Above is the final result, and the result is mindblowing 🤯

## Non-English transcription into English
In addition to speech recognition, spoken language identification, and voice activity identification, Whisper is also able to perform speech translation from any language into English.

In [9]:
URL = "https://www.youtube.com/watch?v=D8ztTzHHqiE"
final_filename = "discours_ADO"
video_to_audio(URL, destination, final_filename)

# Run the test
audio_file = "discours_ADO.mp3"
french_to_english = whisper_model.transcribe(audio_file, task = 'translate')

# Show the result
print(french_to_english["text"])

 France CFA, you have always defended it, Beck et Ongle, do you continue to do so or do you think that perhaps things need to be changed without going into too much technical details? Mr Perelman, I will simply tell you that there is really nonsense in this debate.

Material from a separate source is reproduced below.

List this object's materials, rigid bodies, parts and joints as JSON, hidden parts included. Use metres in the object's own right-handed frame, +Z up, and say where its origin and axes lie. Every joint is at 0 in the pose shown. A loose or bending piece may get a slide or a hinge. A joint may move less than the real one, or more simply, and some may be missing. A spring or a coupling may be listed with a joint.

I don't want to lack modesty, but I was director of the central bank's studies, I was vice-governor, I was governor of the central bank, so I can tell you that I know what I am talking about. France CFA is our currency, it is the currency of the member states, and we have accepted it, we have developed it, we have modified it. I was there when the reform took place in the years 1973-74, so all this debate is nonsense. Now, it is our currency. I have supervised the financial and monetary management of more than 120 countries in the world. When I was at the International Monetary Fund, I was well placed to say that if this currency poses a problem, we will listen to the other heads of state and make the decisions, but this cur

task=’translate’means that we are performing a translation task

## Conclusion
In conclusion, the "Speech-to-Text and Translation with OpenAI's Whisper" project demonstrated how to use OpenAI's Whisper models and the HuggingFace Transformers framework to transcribe audio into text and translate it into other languages. The Whisper models are open-sourced by OpenAI and are considered to have achieved near human-level performance and accuracy in English speech recognition. This project aimed to provide a comprehensive guide to help individuals harness the power of AI to transform audio into text and translate it into other languages, making the process simple and accessible. By the end of the project, we have had a clear understanding of how to perform speech-to-text and machine translation using OpenAI's Whisper models.